Tahran metrosunda 'başörtüsü yasasını ihlal ettiği iddiasıyla ahlak polisinin darp etmesi sonrası" komaya giren 16 yaşındaki İranlı bir genç kızın hastanede ve durumunun da kritik seviyede olduğu bildirildi.
Ahlak polisinin "genç kıza saldırdığı ve vücudunda ağır yaralanmalara neden olduğu" yönündeki bilgi, İran'ın önde gelen iki insan hakları aktivisti tarafından basına verildi.
16 yaşındaki Armita Geravand'ın durumunun ciddiyeti, geçen yıl ahlak polisi gözetimindeyken komaya girip ölen 22 yaşındaki Kürt kadın Mahsa Amini ile aynı kaderi paylaşabileceği yönündeki endişeleri arttırıyor.
İran İçişleri Bakanlığı ise "saldırı" suçlamalarıyla ilgili yorum yapmadı. Basının bu yöndeki sorularını da yanıtsız bıraktı.
Aktivistlerden biri, "Durumu yakından takip ediyoruz. Hastanenin yoğun bakım ünitesinde, komada ve durumu kritik... Yakınları hastanede çok sayıda sivil giyimli kişinin bulunduğunu söyledi." diye konuştu.
Diğer aktivist ise güvenlik güçlerinin Geravand'ın ailesinin 16 yaşındaki kızlarının fotoğrafını sosyal medyada paylaşmasını ve insan hakları örgütleriyle konuşmasını yasakladığını dile getirdi.
Reuters'ın haberine göre insan hakları savunucuları isimlerinin paylaşılmasını istemedi.
Medyada paylaşılan kamera görüntülerinde, Geravand'ın başörtüsü olmadan iki kadın arkadaşıyla birlikte metro platformundan trene doğru yürüdüğü yer alıyor.
Kabine girdikten sonra kızlardan birinin hemen geri çekildiği ve yere uzandığı, diğer kızın ise yolcular tarafından baygın halde sürüklenerek kabinden çıkarıldığı görülüyor
Tahran Metro İşletme Şirketi Başkanı Mesud Dorosti, devlet haber ajansı IRNA'ya yaptığı açıklamada, kamera görüntülerinde yolcular ya da şirket çalışanları arasında herhangi bir sözlü ya da fiziksel çatışma izine rastlanmadığını iddia etti.
İran medyasına göre, İranlı bir gazeteci pazartesi günü Geravand'ın durumuyla ilgili bilgi almak için hastaneye gittiğinde gözaltına alındı.
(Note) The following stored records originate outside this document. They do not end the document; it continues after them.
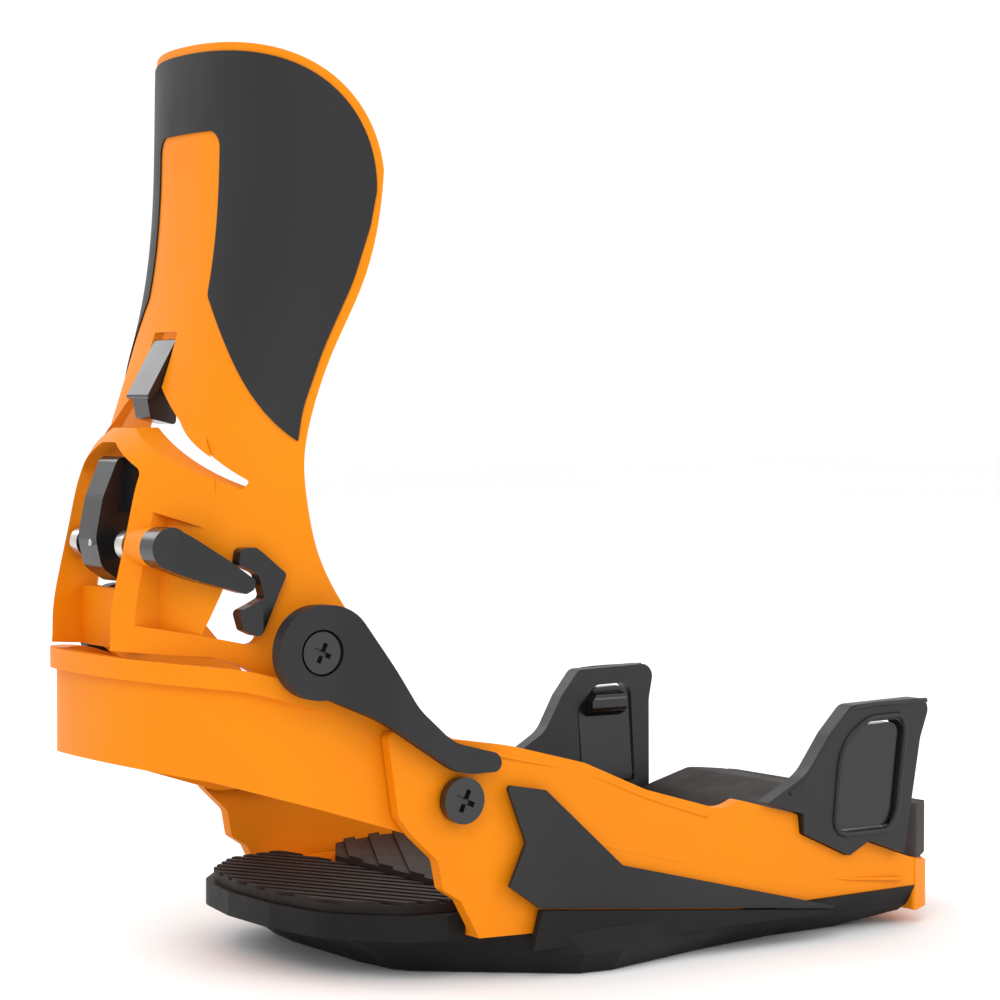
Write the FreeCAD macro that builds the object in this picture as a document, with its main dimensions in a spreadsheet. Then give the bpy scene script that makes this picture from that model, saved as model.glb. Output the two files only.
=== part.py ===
import FreeCAD, Part
import math
import os

# Step-in snowboard binding for a right foot, in millimetres.
# Origin: centre of the mounting disc on the board plane. +X toe, +Y inner side, +Z up.
# Each sub-part is one labelled object; sizes that drive it live in the sheet "Sizes".

V = FreeCAD.Vector
os.makedirs("parts", exist_ok=True)
doc = FreeCAD.newDocument("StepInBinding")
sheet = doc.addObject("Spreadsheet::Sheet", "Sizes")

SIZES = [
    ("floor_low", 12.0, "underside of the baseplate floor"),
    ("floor_high", 18.0, "top of the baseplate floor"),
    ("wall_top_limit", 74.0, "height above which no sidewall reaches"),
    ("disc_flange_r", 50.0, "disc flange radius"),
    ("disc_boss_r", 43.8, "disc boss radius"),
    ("disc_flange_low", 15.0, "underside of the disc flange"),
    ("disc_top", 17.6, "top of the disc"),
    ("disc_gap", 0.3, "gap round the disc"),
    ("slot_pitch", 40.0, "distance between board screws"),
    ("slot_half_width", 3.25, "half the width of a screw slot"),
    ("slot_reach", 4.0, "from a slot's middle to the centre of its end"),
    ("panel_low", 66.0, "distance of a side panel's back from the mid-plane"),
    ("panel_high", 67.3, "distance of a side panel's face from the mid-plane"),
    ("pad_high", 20.4, "top of the heel pad between its ribs"),
    ("rib_height", 0.9, "height of the tread ribs"),
    ("rib_pitch", 5.0, "distance between tread ribs"),
    ("cover_low", 18.2, "underside of the footbed cover"),
    ("cover_high", 22.6, "top of the footbed cover between its ribs"),
    ("cup_wall", 3.4, "heelcup wall"),
    ("cup_rim", 1.8, "how far the heelcup rim stands out"),
    ("bolt_x", -66.6, "heelcup bolt, along the foot"),
    ("bolt_z", 50.4, "heelcup bolt, height"),
    ("bolt_head_r", 6.35, "heelcup bolt head radius"),
    ("bolt_head", 2.8, "heelcup bolt head height"),
    ("bolt_seat", 62.9, "distance of the bolt head's underside from the mid-plane"),
    ("bolt_shank_r", 3.0, "heelcup bolt shank radius"),
    ("bolt_end", 50.6, "distance of the bolt's end from the mid-plane"),
    ("pivot_x", -108.0, "highback pivot, along the foot"),
    ("pivot_z", 92.0, "highback pivot, height"),
    ("pivot_head_r", 5.6, "pivot screw head radius"),
    ("pivot_seat", 58.0, "distance of the pivot screw head's underside from the mid-plane"),
    ("pivot_head", 2.6, "pivot screw head height"),
    ("pivot_shank_r", 3.0, "pivot screw shank radius"),
    ("pivot_end", 40.2, "distance of the pivot screw's end from the mid-plane"),
    ("running_gap", 0.05, "radial running clearance"),
    ("shell", 3.0, "highback wall"),
    ("film", 0.5, "highback film thickness"),
    ("wing", 50.3, "half width of the highback inside the heelcup"),
    ("channel_half", 18.0, "half width of the latch channel"),
    ("pillar", 5.5, "wall between the latch channel and a side pocket"),
    ("lever_x", -139.7, "release shaft, along the foot"),
    ("lever_z", 119.3, "release shaft, height"),
    ("shaft_r", 2.0, "release shaft radius"),
    ("hub_r", 5.6, "release lever hub radius"),
    ("hub_outer", 36.6, "distance of the lever hub's face from the mid-plane"),
    ("hub_inner", 29.1, "distance of the lever hub's back from the mid-plane"),
    ("latch_half", 5.5, "half width of the heel latch"),
    ("roller_r", 4.4, "latch roller radius"),
    ("block_half", 6.4, "half width of the lean adjuster"),
    ("pin_r", 1.0, "jaw pin radius"),
]
for row, (alias, value, note) in enumerate(SIZES, start=1):
    sheet.set("A%d" % row, note)
    sheet.set("B%d" % row, str(value))
    sheet.setAlias("B%d" % row, alias)
doc.recompute()

PLANES = {
    "XY": FreeCAD.Rotation(),
    "XZ": FreeCAD.Rotation(V(1, 0, 0), 90),
    "YZ": FreeCAD.Rotation(V(1, 1, 1), 120),
}


def size(alias):
    """A number from the sheet."""
    return float(sheet.get(alias))


def outline_edges(corners):
    """Lines and tangent arcs of a closed outline whose corners are (x, y) or (x, y, radius)."""
    count = len(corners)
    starts = []
    ends = []
    arcs = []
    for index in range(count):
        here = V(corners[index][0], corners[index][1], 0)
        before = V(corners[index - 1][0], corners[index - 1][1], 0)
        after = V(corners[(index + 1) % count][0], corners[(index + 1) % count][1], 0)
        radius = corners[index][2] if len(corners[index]) > 2 else 0
        back = (before - here).normalize()
        ahead = (after - here).normalize()
        half = back.getAngle(ahead) / 2
        if radius == 0 or abs(half - math.pi / 2) < 1e-4:
            starts.append(here)
            ends.append(here)
            arcs.append(None)
            continue
        reach = radius / math.tan(half)
        first = here + back * reach
        last = here + ahead * reach
        middle = (back + ahead).normalize()
        crown = here + middle * (radius / math.sin(half) - radius)
        starts.append(first)
        ends.append(last)
        arcs.append(Part.Arc(first, crown, last))
    edges = []
    for index in range(count):
        if arcs[index]:
            edges.append(arcs[index])
        line_start = ends[index]
        line_end = starts[(index + 1) % count]
        if line_start.distanceToPoint(line_end) > 1e-6:
            edges.append(Part.LineSegment(line_start, line_end))
    return edges


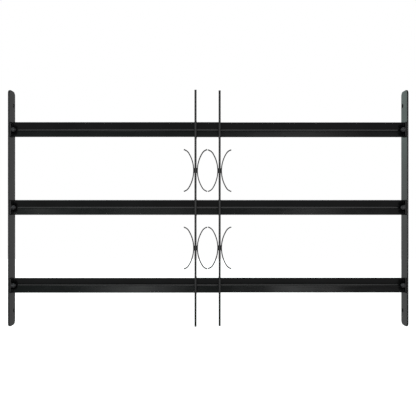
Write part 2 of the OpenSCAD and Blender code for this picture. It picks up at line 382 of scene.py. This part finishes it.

İran merkezli insan hakları örgütü "Dadban", sosyal medya üzerinden yaptığı paylaşımda, "İran güvenlik kurumları Geravand'ın durumunun düşük basınçtan kaynaklandığını söyledi, bu, böylesi kurumlar tarafından sıklıkla tekrarlanan bir senaryo." değerlendirmesinde bulundu.
Devlet haber ajansında yayınlanan bir videoda, aile, kızlarının tansiyonunun düştüğünü, dengesini kaybettiğini ve metro kabininin içinde başını çarptığını söylediğini aktardı.
Aynı videoda yapılan röportajda Armita Geravand'ın annesi, "Sanırım kızımın tansiyonu düşmüş, çok emin değilim, tansiyonunun düştüğünü söylediler. Gerginlik yaratmanın bir anlamı yok." ifadelerini kullanıyor
İnsan hakları savunucuları ise ailenin açıklamasının baskı altında yapıldığını dile getiriyor ve yetkilileri kabin içi görüntüleri yayınlamaya çağırıyor.
İnsan Hakları Örgütü Hengaw, Geravand'ın ahlak polisinin "saldırısına uğradığı" konusunda ısrar ediyor.
Bir başka muhalif ağ olan IranWire da Geravand'ın "kafa travması" ile hastaneye kaldırıldığı bilgisine ulaştığını duyurdu.
Uluslararası basına konuşan Hengaw çalışanı Awyer Şeyhi, "Şuheda metro istasyonuna varmadan önce, kadın ahlak polisleri ona yaklaştı ve başörtüsünü düzeltmesini istedi. Bu talep, ahlak polislerinin Armita'ya fiziksel saldırıda bulunmasıyla sonuçlanan bir tartışmaya neden oldu. Armita itildi ve yere yığıldı. Kavganın ardından metroya girmeyi başardı, ama sonra yere yığıldı." diye konuştu.
Mahsa Amini'nin ölümünün ardından İran genelinde milyonlarca insan sokağa çıkmış ve İran yönetimi ve dini lider Ali Hamaney aleyhine haftalar süren gösteriler düzenlemişti.